GOAL: Write the material out again in full, exactly.
********
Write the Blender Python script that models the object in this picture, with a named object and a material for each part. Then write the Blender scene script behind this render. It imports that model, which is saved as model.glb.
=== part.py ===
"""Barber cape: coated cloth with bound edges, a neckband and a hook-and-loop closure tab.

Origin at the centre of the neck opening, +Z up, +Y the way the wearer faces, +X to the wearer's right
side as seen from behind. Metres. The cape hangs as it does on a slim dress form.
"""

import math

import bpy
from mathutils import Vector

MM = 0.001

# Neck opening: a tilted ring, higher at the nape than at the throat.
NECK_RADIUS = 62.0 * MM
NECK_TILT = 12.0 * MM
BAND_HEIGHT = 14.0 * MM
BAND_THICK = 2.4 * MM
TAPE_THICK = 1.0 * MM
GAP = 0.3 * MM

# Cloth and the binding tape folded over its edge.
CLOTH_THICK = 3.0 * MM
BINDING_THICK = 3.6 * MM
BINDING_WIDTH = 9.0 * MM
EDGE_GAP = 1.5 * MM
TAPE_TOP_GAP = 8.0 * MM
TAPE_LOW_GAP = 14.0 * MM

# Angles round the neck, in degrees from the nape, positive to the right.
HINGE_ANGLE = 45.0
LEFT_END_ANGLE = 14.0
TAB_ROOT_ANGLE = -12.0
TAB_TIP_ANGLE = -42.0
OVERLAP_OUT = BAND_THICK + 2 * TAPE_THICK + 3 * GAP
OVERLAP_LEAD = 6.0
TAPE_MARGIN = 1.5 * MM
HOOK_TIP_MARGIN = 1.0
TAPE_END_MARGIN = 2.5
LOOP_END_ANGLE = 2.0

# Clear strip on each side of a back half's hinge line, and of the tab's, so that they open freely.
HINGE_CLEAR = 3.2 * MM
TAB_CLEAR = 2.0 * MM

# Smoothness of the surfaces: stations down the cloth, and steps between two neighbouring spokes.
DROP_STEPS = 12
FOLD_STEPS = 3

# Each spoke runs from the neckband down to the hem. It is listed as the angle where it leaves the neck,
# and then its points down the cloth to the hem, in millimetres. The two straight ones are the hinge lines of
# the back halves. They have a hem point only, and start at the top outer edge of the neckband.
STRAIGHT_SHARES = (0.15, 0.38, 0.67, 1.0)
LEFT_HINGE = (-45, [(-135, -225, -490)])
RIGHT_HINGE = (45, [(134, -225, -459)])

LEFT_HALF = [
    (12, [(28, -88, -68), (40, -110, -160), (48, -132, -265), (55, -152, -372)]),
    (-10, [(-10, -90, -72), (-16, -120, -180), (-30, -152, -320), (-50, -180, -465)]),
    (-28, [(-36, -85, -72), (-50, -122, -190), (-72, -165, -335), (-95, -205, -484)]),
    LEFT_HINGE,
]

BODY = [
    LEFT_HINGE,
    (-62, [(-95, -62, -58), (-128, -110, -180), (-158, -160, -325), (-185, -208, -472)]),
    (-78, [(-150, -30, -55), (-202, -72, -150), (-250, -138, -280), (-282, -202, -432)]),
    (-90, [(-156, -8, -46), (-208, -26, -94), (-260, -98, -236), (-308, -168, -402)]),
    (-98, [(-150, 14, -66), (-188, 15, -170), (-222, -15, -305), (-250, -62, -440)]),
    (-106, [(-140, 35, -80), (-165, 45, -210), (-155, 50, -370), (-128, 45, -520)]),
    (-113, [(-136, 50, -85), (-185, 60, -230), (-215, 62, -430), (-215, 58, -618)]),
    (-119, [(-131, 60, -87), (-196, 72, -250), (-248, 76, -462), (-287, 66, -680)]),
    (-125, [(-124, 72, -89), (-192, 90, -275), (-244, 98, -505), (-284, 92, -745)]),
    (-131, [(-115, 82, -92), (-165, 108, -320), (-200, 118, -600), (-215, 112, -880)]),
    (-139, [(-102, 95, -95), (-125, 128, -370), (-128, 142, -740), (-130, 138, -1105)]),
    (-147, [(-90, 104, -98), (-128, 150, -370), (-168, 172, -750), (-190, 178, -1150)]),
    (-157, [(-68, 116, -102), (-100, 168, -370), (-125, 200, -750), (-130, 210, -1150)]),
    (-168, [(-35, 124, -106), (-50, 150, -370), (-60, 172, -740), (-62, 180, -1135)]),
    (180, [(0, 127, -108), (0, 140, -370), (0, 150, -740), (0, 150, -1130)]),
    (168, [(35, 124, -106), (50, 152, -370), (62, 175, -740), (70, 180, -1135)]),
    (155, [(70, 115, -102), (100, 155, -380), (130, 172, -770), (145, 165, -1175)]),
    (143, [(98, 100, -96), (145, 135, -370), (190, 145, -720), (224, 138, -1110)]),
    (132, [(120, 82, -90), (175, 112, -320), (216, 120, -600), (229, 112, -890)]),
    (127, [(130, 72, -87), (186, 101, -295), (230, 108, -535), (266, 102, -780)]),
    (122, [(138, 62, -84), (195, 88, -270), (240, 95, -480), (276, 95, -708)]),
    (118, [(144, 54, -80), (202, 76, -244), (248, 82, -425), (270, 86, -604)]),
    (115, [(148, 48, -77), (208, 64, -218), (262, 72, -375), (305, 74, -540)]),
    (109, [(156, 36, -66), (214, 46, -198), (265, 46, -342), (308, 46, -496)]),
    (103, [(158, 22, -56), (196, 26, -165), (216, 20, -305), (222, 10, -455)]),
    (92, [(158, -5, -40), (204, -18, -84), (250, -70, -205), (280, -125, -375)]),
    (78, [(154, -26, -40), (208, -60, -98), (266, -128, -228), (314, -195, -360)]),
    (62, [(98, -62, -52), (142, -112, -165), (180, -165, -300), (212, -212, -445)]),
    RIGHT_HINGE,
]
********
THE SOLUTION:
Write the Blender Python script that models the object in this picture, with a named object and a material for each part. Then write the Blender scene script behind this render. It imports that model, which is saved as model.glb.
=== part.py ===
"""Barber cape: coated cloth with bound edges, a neckband and a hook-and-loop closure tab.

Origin at the centre of the neck opening, +Z up, +Y the way the wearer faces, +X to the wearer's right
side as seen from behind. Metres. The cape hangs as it does on a slim dress form.
"""

import math

import bpy
from mathutils import Vector

MM = 0.001

# Neck opening: a tilted ring, higher at the nape than at the throat.
NECK_RADIUS = 62.0 * MM
NECK_TILT = 12.0 * MM
BAND_HEIGHT = 14.0 * MM
BAND_THICK = 2.4 * MM
TAPE_THICK = 1.0 * MM
GAP = 0.3 * MM

# Cloth and the binding tape folded over its edge.
CLOTH_THICK = 3.0 * MM
BINDING_THICK = 3.6 * MM
BINDING_WIDTH = 9.0 * MM
EDGE_GAP = 1.5 * MM
TAPE_TOP_GAP = 8.0 * MM
TAPE_LOW_GAP = 14.0 * MM

# Angles round the neck, in degrees from the nape, positive to the right.
HINGE_ANGLE = 45.0
LEFT_END_ANGLE = 14.0
TAB_ROOT_ANGLE = -12.0
TAB_TIP_ANGLE = -42.0
OVERLAP_OUT = BAND_THICK + 2 * TAPE_THICK + 3 * GAP
OVERLAP_LEAD = 6.0
TAPE_MARGIN = 1.5 * MM
HOOK_TIP_MARGIN = 1.0
TAPE_END_MARGIN = 2.5
LOOP_END_ANGLE = 2.0

# Clear strip on each side of a back half's hinge line, and of the tab's, so that they open freely.
HINGE_CLEAR = 3.2 * MM
TAB_CLEAR = 2.0 * MM

# Smoothness of the surfaces: stations down the cloth, and steps between two neighbouring spokes.
DROP_STEPS = 12
FOLD_STEPS = 3

# Each spoke runs from the neckband down to the hem. It is listed as the angle where it leaves the neck,
# and then its points down the cloth to the hem, in millimetres. The two straight ones are the hinge lines of
# the back halves. They have a hem point only, and start at the top outer edge of the neckband.
STRAIGHT_SHARES = (0.15, 0.38, 0.67, 1.0)
LEFT_HINGE = (-45, [(-135, -225, -490)])
RIGHT_HINGE = (45, [(134, -225, -459)])

LEFT_HALF = [
    (12, [(28, -88, -68), (40, -110, -160), (48, -132, -265), (55, -152, -372)]),
    (-10, [(-10, -90, -72), (-16, -120, -180), (-30, -152, -320), (-50, -180, -465)]),
    (-28, [(-36, -85, -72), (-50, -122, -190), (-72, -165, -335), (-95, -205, -484)]),
    LEFT_HINGE,
]

BODY = [
    LEFT_HINGE,
    (-62, [(-95, -62, -58), (-128, -110, -180), (-158, -160, -325), (-185, -208, -472)]),
    (-78, [(-150, -30, -55), (-202, -72, -150), (-250, -138, -280), (-282, -202, -432)]),
    (-90, [(-156, -8, -46), (-208, -26, -94), (-260, -98, -236), (-308, -168, -402)]),
    (-98, [(-150, 14, -66), (-188, 15, -170), (-222, -15, -305), (-250, -62, -440)]),
    (-106, [(-140, 35, -80), (-165, 45, -210), (-155, 50, -370), (-128, 45, -520)]),
    (-113, [(-136, 50, -85), (-185, 60, -230), (-215, 62, -430), (-215, 58, -618)]),
    (-119, [(-131, 60, -87), (-196, 72, -250), (-248, 76, -462), (-287, 66, -680)]),
    (-125, [(-124, 72, -89), (-192, 90, -275), (-244, 98, -505), (-284, 92, -745)]),
    (-131, [(-115, 82, -92), (-165, 108, -320), (-200, 118, -600), (-215, 112, -880)]),
    (-139, [(-102, 95, -95), (-125, 128, -370), (-128, 142, -740), (-130, 138, -1105)]),
    (-147, [(-90, 104, -98), (-128, 150, -370), (-168, 172, -750), (-190, 178, -1150)]),
    (-157, [(-68, 116, -102), (-100, 168, -370), (-125, 200, -750), (-130, 210, -1150)]),
    (-168, [(-35, 124, -106), (-50, 150, -370), (-60, 172, -740), (-62, 180, -1135)]),
    (180, [(0, 127, -108), (0, 140, -370), (0, 150, -740), (0, 150, -1130)]),
    (168, [(35, 124, -106), (50, 152, -370), (62, 175, -740), (70, 180, -1135)]),
    (155, [(70, 115, -102), (100, 155, -380), (130, 172, -770), (145, 165, -1175)]),
    (143, [(98, 100, -96), (145, 135, -370), (190, 145, -720), (224, 138, -1110)]),
    (132, [(120, 82, -90), (175, 112, -320), (216, 120, -600), (229, 112, -890)]),
    (127, [(130, 72, -87), (186, 101, -295), (230, 108, -535), (266, 102, -780)]),
    (122, [(138, 62, -84), (195, 88, -270), (240, 95, -480), (276, 95, -708)]),
    (118, [(144, 54, -80), (202, 76, -244), (248, 82, -425), (270, 86, -604)]),
    (115, [(148, 48, -77), (208, 64, -218), (262, 72, -375), (305, 74, -540)]),
    (109, [(156, 36, -66), (214, 46, -198), (265, 46, -342), (308, 46, -496)]),
    (103, [(158, 22, -56), (196, 26, -165), (216, 20, -305), (222, 10, -455)]),
    (92, [(158, -5, -40), (204, -18, -84), (250, -70, -205), (280, -125, -375)]),
    (78, [(154, -26, -40), (208, -60, -98), (266, -128, -228), (314, -195, -360)]),
    (62, [(98, -62, -52), (142, -112, -165), (180, -165, -300), (212, -212, -445)]),
    RIGHT_HINGE,
]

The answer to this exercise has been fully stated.